I do not agree with that assessment. It would be much more comprehensive to work through the document methodically with regard to the proposals’ impact on children’s rights. If what you suggest is the case, it should be no problem for the Government to produce a child rights impact assessment on the basis of the work that it has already done. Despite repeated requests, it has failed to do that, and its reluctance to carry out a child rights impact assessment on the very piece of proposed legislation that is designed to progress children’s rights is mystifying. To me, it does not make sense that the Government has not produced a child rights impact assessment, although we have offered it plenty of assistance.
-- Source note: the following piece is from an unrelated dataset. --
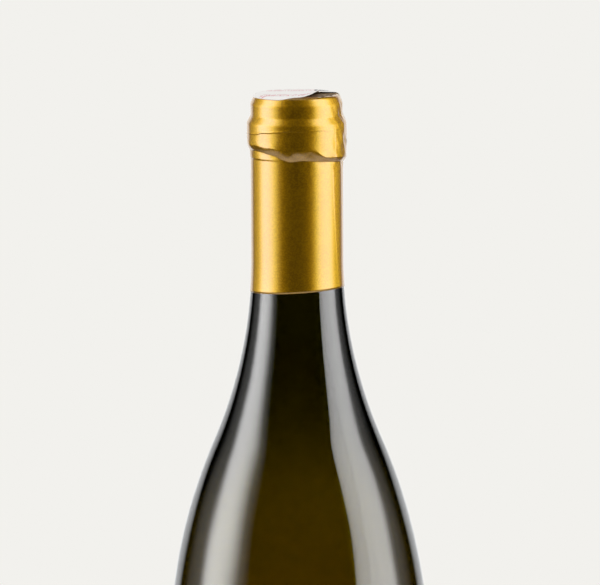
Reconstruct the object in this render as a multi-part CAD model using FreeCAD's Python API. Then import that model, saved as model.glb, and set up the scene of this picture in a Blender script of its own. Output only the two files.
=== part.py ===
"""A sealed bottle of still wine with long sloping shoulders, standing on its base.

Four separate pieces: the dark glass bottle, the wine that fills it, the gold foil
capsule over its neck, and the paper seal, a torn disc on the capsule's top with a
tail that runs down one side.  The bottle's axis is +Z, the table is Z = 0, the front
is -Y and the right is +X.  Sizes are in millimetres and angles in degrees.
"""
import FreeCAD
import Part

import math
import os

# --- Bottle: the outside ------------------------------------------------------------
height = 311.0              # table to the top of the glass
body_radius = 39.0          # the straight wall
neck_radius = 13.7          # the straight neck
neck_length = 49.1          # top of the glass to where the neck begins to flare
flare_radius = 136.4        # hollow curve from the neck into the shoulder
shoulder_radius = 163.7     # round curve from the shoulder into the body

# --- Bottle: the base, with the punt pushed up into it ------------------------------
heel_radius = 7.0           # rounding between the body and the base
standing_ring_width = 5.0   # flat ring on the table, inside the heel
punt_depth = 21.0
punt_top_radius = 11.0      # flat top of the punt, before it is rounded
punt_foot_rounding = 2.0    # from the standing ring into the punt
punt_top_rounding = 14.0

# --- Bottle: the finish, which is the nose and the ring under it --------------------
nose_inset = 0.15           # the nose is this much slimmer than the neck
lip_inset = 1.0             # and the flat part of the lip this much slimmer than the nose
nose_bevel = 2.4            # height over which the lip narrows
nose_length = 6.0           # lip to the start of the slope out to the ring
ring_rise = 1.0             # how far the ring stands out from the neck
ring_step = 2.2             # height of the slope from the nose out to the ring
ring_length = 6.4           # height of the ring's straight face
ring_undercut = 2.2         # height of the slope from the ring back to the neck
finish_rounding = 1.2       # rounding of the corners of lip, nose and ring

# --- Bottle: the wall, and the wine inside it ---------------------------------------
neck_wall = 4.4
body_wall = 3.0
base_wall = 5.0
inner_heel_radius = 4.0
inner_foot_rounding = 3.0   # from the floor into the rise over the punt
wine_below_lip = 55.0       # wine surface to the top of the glass

# --- Capsule ------------------------------------------------------------------------
foil = 0.25                 # foil thickness
capsule_length = 58.6       # lip to hem, measured on the axis
hem_slant = 3.2             # angle by which the hem rises to the right

# --- Seal: the disc -----------------------------------------------------------------
paper = 0.2                 # paper thickness
seal_radius = 12.4
tear_from_axis = 6.6        # the front right part is torn away beyond this line
tear_back = 4.0             # and this far back
curl_direction = -40.0      # angle from +X to the side where the disc curls up
curl_start = 8.0            # distance from the axis at which the curl begins
curl_radius = 4.7
curl_turn = 63.0            # angle through which the edge has curled

# --- Seal: the tail -----------------------------------------------------------------
tail_width = 7.0
tail_direction = 28.0       # angle from +X to the middle of the tail, towards the back
tail_length = 17.3          # lip to the tail's loose end
loose_length = 3.4          # height of the loose end
loose_gap = 0.9             # how far the loose end stands off

FULL_TURN = 360.0
NEARLY_STRAIGHT = 1e-6      # a corner this close to straight has no rounding
UP = FreeCAD.Vector(0, 0, 1)
ORIGIN = FreeCAD.Vector(0, 0, 0)

nose_radius = neck_radius - nose_inset
lip_radius = nose_radius - lip_inset
ring_radius = neck_radius + ring_rise
neck_end = height - neck_length
nose_end = height - nose_length
ring_top = nose_end - ring_step
ring_end = ring_top - ring_length
seal_bottom = height + foil


def at(radius, z):
    """The point at that radius and height, in the half plane that is revolved."""
    return FreeCAD.Vector(radius, 0, z)


def straight(start, end):
    """A straight edge."""
    return Part.LineSegment(start, end).toShape()


def arc(centre, radius, start, end):
    """An arc in the XZ plane; its angles are in radians, from +X towards +Z."""
    points = [
        centre + at(math.cos(angle), math.sin(angle)) * radius
        for angle in (start, (start + end) / 2, end)
    ]
    return Part.Arc(*points).toShape()


def rounded_path(corners):
    """Edges through a list of (point, rounding radius), with a tangent arc at each corner."""
    edges = []
    start = corners[0][0]
    for (before, _), (corner, radius), (after, _) in zip(corners, corners[1:], corners[2:]):
        back = (before - corner).normalize()
        ahead = (after - corner).normalize()
        opening = back.getAngle(ahead)
        if radius <= 0 or math.pi - opening < NEARLY_STRAIGHT:
            edges.append(straight(start, corner))
            start = corner
            continue
        setback = radius / math.tan(opening / 2)
        rise = radius / math.sin(opening / 2) - radius
        middle = corner + (back + ahead).normalize() * rise
        edges.append(straight(start, corner + back * setback))
        edges.append(Part.Arc(corner + back * setback, middle, corner + ahead * setback).toShape())
        start = corner + ahead * setback
    edges.append(straight(start, corners[-1][0]))
    return edges


def stand_off(corners, distance):
    """The same path moved to its left by that distance, its roundings kept concentric."""
    points = [point for point, _ in corners]
    ways = [(b - a).normalize() for a, b in zip(points, points[1:])]
    lefts = [at(-way.z, way.x) for way in ways]
    moved = [(points[0] + lefts[0] * distance, 0)]
    for i in range(1, len(points) - 1):
        mitre = (lefts[i - 1] + lefts[i]).normalize()
        reach = distance / mitre.dot(lefts[i])
        turns_left = ways[i - 1].x * ways[i].z > ways[i - 1].z * ways[i].x
        radius = corners[i][1] - distance if turns_left else corners[i][1] + distance
        moved.append((points[i] + mitre * reach, max(radius, 0)))
    moved.append((points[-1] + lefts[-1] * distance, 0))
    return moved


def face_of(edges):
    """The flat face inside a closed run of edges."""
    return Part.Face(Part.Wire(Part.__sortEdges__(edges)))


def revolved(edges):
    """The solid of revolution of a closed profile about the bottle's axis."""
    return face_of(edges).revolve(ORIGIN, UP, FULL_TURN)


def skin_of(corners, thickness):
    """A closed profile: a path, the same path that thickness to its left, and two ends."""
    outer = stand_off(corners, thickness)
    ends = [straight(corners[0][0], outer[0][0]), straight(corners[-1][0], outer[-1][0])]
    return rounded_path(corners) + rounded_path(outer) + ends


def finish_corners():
    """Lip, nose, ring and straight neck of the glass, from the axis down to the flare."""
    return [
        (at(0, height), 0),
        (at(lip_radius, height), finish_rounding),
        (at(nose_radius, height - nose_bevel), finish_rounding),
        (at(nose_radius, nose_end), finish_rounding),
        (at(ring_radius, ring_top), finish_rounding),
        (at(ring_radius, ring_end), finish_rounding),
        (at(neck_radius, ring_end - ring_undercut), finish_rounding),
        (at(neck_radius, neck_end), 0),
    ]


def base_corners(wall_radius, wall_end, heel_rounding, foot_rounding):
    """Heel, standing ring and punt, from the body's wall to the axis."""
    ring_inner = body_radius - heel_radius - standing_ring_width
    return [
        (at(wall_radius, wall_end), 0),
        (at(wall_radius, 0), heel_rounding),
        (at(ring_inner, 0), foot_rounding),
        (at(punt_top_radius, punt_depth), punt_top_rounding),
        (at(0, punt_depth), 0),
    ]


def shoulder_edges(top_radius, bottom_radius, hollow, full):
    """The flare and the shoulder: two arcs tangent to the neck, the body and each other.

    Their radii are hollow and full.  The second result is the height where they end.
    """
    turn = math.acos(1 - (bottom_radius - top_radius) / (hollow + full))
    bottom = neck_end - (hollow + full) * math.sin(turn)
    flare = arc(at(top_radius + hollow, neck_end), hollow, math.pi, math.pi + turn)
    shoulder = arc(at(bottom_radius - full, bottom), full, turn, 0)
    return [flare, shoulder], bottom


def glass_shoulder(out):
    """The flare and the shoulder of the glass, both moved out by that distance."""
    return shoulder_edges(
        neck_radius + out, body_radius + out, flare_radius - out, shoulder_radius + out
    )


def glass_outline():
    """The bottle's outside, as one full solid."""
    curves, body_end = glass_shoulder(0)
    base = base_corners(body_radius, body_end, heel_radius, punt_foot_rounding)
    axis = straight(at(0, punt_depth), at(0, height))
    return revolved(rounded_path(finish_corners()) + curves + rounded_path(base) + [axis])


def make_wine():
    """The wine, from the inside of the base up to its surface in the neck."""
    top_radius = neck_radius - neck_wall
    bottom_radius = body_radius - body_wall
    curves, body_end = shoulder_edges(
        top_radius, bottom_radius, flare_radius + neck_wall, shoulder_radius - body_wall
    )
    base = base_corners(
        bottom_radius + base_wall, body_end, inner_heel_radius + base_wall, inner_foot_rounding + base_wall
    )
    floor = stand_off(base, -base_wall)
    neck_and_axis = [
        straight(at(top_radius, neck_end), at(top_radius, height)),
        straight(at(top_radius, height), at(0, height)),
        straight(at(0, height), floor[-1][0]),
    ]
    filled = revolved(rounded_path(floor) + curves + neck_and_axis)
    above = Part.makeCylinder(body_radius, height, at(0, height - wine_below_lip))
    return filled.cut(above)


def make_bottle(wine):
    """The glass, with the wine's space in it; above the wine the neck is shut."""
    return glass_outline().cut(wine)


def make_capsule():
    """Foil over lip, nose, ring and neck, cut off along a slanting hem."""
    inside = finish_corners()
    outside = stand_off(inside, foil)
    inner_flare = glass_shoulder(0)[0][0]
    outer_flare = glass_shoulder(foil)[0][0]
    ends = [
        straight(inside[0][0], outside[0][0]),
        straight(inner_flare.Vertexes[1].Point, outer_flare.Vertexes[1].Point),
    ]
    edges = rounded_path(inside) + rounded_path(outside) + [inner_flare, outer_flare] + ends
    size = 4 * body_radius
    below_hem = Part.makeBox(size, size, size, FreeCAD.Vector(-size / 2, -size / 2, -size))
    below_hem.rotate(ORIGIN, FreeCAD.Vector(0, 1, 0), -hem_slant)
    below_hem.translate(at(0, height - capsule_length))
    return revolved(edges).cut(below_hem)


def seal_outline():
    """An upright block with the plan of the disc: round, its front right part torn away."""
    depth = 2 * curl_radius
    disc = Part.makeCylinder(seal_radius, depth, at(0, seal_bottom))
    torn = Part.makeBox(
        2 * seal_radius,
        2 * seal_radius,
        depth,
        FreeCAD.Vector(tear_from_axis, tear_back - 2 * seal_radius, seal_bottom),
    )
    return disc.cut(torn)


def seal_disc():
    """The disc, flat on the capsule and curling up towards the front right."""
    reach = 2 * seal_radius
    centre = at(curl_start, seal_bottom + curl_radius)
    down = -math.pi / 2
    end = down + math.radians(curl_turn)
    lower = arc(centre, curl_radius, down, end)
    upper = arc(centre, curl_radius - paper, down, end)
    back = at(-reach, seal_bottom)
    lift = at(0, paper)
    edges = [
        straight(back, lower.Vertexes[0].Point),
        lower,
        straight(lower.Vertexes[1].Point, upper.Vertexes[1].Point),
        upper,
        straight(upper.Vertexes[0].Point, back + lift),
        straight(back + lift, back),
    ]
    sheet = face_of(edges).extrude(FreeCAD.Vector(0, 2 * reach, 0))
    sheet.translate(FreeCAD.Vector(0, -reach, 0))
    sheet.rotate(ORIGIN, UP, curl_direction)
    return sheet.common(seal_outline())


def seal_tail():
    """A strip from the disc over the lip and down to the ring, its end standing off."""
    on_foil = stand_off(finish_corners()[:6], foil)
    loose_top = at(ring_radius + foil, height - tail_length + loose_length)
    loose_end = at(ring_radius + foil + loose_gap, height - tail_length)
    path = on_foil[:5] + [(loose_top, loose_length), (loose_end, 0)]
    strip = revolved(skin_of(path, paper))
    slab_start = FreeCAD.Vector(tear_from_axis, -tail_width / 2, 0)
    slab = Part.makeBox(body_radius, tail_width, 2 * height, slab_start)
    slab.rotate(ORIGIN, UP, tail_direction)
    return strip.common(slab)


def make_seal():
    """Disc and tail are one piece of paper."""
    return seal_disc().fuse(seal_tail()).removeSplitter()


def export(name, shape):
    """Writes one sub-part, which has to be a single valid solid."""
    solids = shape.Solids
    assert len(solids) == 1, f"{name} has {len(solids)} solids"
    solid = solids[0]
    assert solid.isValid() and solid.Volume > 0, f"{name} is not a valid solid"
    solid.exportStep(f"parts/{name}.step")
    box = solid.optimalBoundingBox()
    print(f"{name}: {solid.Volume / 1000:.3f} cm3, {box.XLength:.2f} wide, Z {box.ZMin:.2f} to {box.ZMax:.2f}")


def main():
    os.makedirs("parts", exist_ok=True)
    wine = make_wine()
    export("wine", wine)
    export("bottle", make_bottle(wine))
    export("capsule", make_capsule())
    export("paper_seal", make_seal())


main()
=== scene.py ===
# %% [markdown]
# # A sealed bottle of wine
# The bottle stands on a pale table between tall softboxes. It is dark glass, filled with
# wine, with a gold foil capsule shrunk over its neck and a torn paper seal on top. We start by
# loading the measured model of it, which fixes every size, and then lay the finished surfaces
# over it: glass, wine, foil and paper.

# %% Load the measured frame
import math

import bpy
import numpy as np
from mathutils import Matrix, Vector


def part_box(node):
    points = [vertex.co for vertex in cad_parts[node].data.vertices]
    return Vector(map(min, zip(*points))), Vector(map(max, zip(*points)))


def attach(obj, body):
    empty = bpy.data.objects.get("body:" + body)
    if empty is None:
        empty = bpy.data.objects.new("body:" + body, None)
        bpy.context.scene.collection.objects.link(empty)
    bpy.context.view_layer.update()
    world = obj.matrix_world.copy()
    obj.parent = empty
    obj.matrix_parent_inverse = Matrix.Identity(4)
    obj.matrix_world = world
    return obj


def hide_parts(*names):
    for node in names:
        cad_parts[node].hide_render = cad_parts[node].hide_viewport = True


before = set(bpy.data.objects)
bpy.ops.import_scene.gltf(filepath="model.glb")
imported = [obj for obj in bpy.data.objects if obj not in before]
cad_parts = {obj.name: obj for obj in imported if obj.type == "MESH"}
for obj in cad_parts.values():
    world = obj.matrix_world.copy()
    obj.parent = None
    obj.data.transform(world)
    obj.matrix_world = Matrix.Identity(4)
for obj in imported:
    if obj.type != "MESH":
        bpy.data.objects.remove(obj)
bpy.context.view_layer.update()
print("nodes:", ", ".join(sorted(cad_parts)))

# %% [markdown]
# All shapes below are worked out in millimetres, as a glassworks drawing is, and become metres
# only when a mesh is made. The overall sizes come from the frame. The others are the drawing's
# own: how the neck flares, how far the base is pushed up, how thick the wall is.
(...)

In the letter that we received from the minister in which she explained the reasons why a child rights impact assessment of the bill had not taken place, she listed the impact assessments that have taken place: the privacy impact assessment, the equalities impact assessment and the business and regulatory impact assessment. The one thing that is missing there is the specific needs of children and the impact of the legislation on children of different ages. The minister talks about the equalities impact assessment and the fact that the bill has been assessed according to its impact on lesbian, gay, bisexual and transgender children and children with a disability, but that does not take into account how the bill will affect children of different ages. The needs of a very young child are very different from the rights of a teenage child. The bill needs to recognise the different ages and stages of child development, and that would have been unpicked in a child rights impact assessment.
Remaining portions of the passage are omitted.